Under general relativity, the user can respond to these variations by deciding to define distances and times locally. It's no longer necessary for us to apply the earlier SR idea that lightspeed has to be globally constant across the region, it turns out that Nature is happy to violate that rule, as long as lightspeed is still locally constant. So if an observer is drifting in a strong-gravity region where gravitational time dilation is causing their clocks to run at half the speed that we'd otherwise expect, then the same slowing effect should make light move across the region at half the usual speed as well.
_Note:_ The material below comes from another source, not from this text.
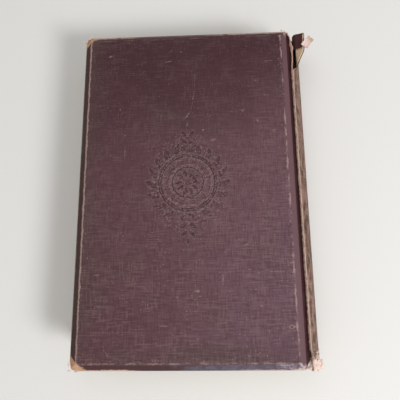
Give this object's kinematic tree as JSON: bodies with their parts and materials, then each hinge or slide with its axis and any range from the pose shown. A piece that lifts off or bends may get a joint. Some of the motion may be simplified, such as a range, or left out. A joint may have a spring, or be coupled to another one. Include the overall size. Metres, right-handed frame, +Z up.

Someone far outside the region might argue that light is appearing to cross the region more slowly than usual, but to a local observer, whose local references are warped by the same degree as the propagation of light, the speed of adjacent light seems to be exactly right. If it seems to have a different speed somewhere else, well, that's someone else's problem.
It could now be argued that since we had learnt that only local c-constancy was necessary (and that SR's "law" of the propagation of light wasn't a law after all), perhaps the geometrical basis of the earlier and more restricted"special" theory wasn't valid. Einstein preempted this argument by designing his general theory to reduce to the special theory over small regions of spacetime. He then argued that the special theory wasn't invalidated by general relativity, but instead lived on within it as a limiting case
Towards the end of his life, Einstein wrote that he no longer considered the decision to construct general relativity as a two-stage model, with "curvature" arguments built on top of a flat-spacetime "SR" foundation, as justifiable. It had been the best that could be achieved at the time, but with the benefit of hindsight it didn't deem to be defensible. Quite what Einstein may have meant by this, what the alternative might have been, and what the implications might be of having a general theory that didn't have a forced reduction to special relativity, still seem to be unresolved questions.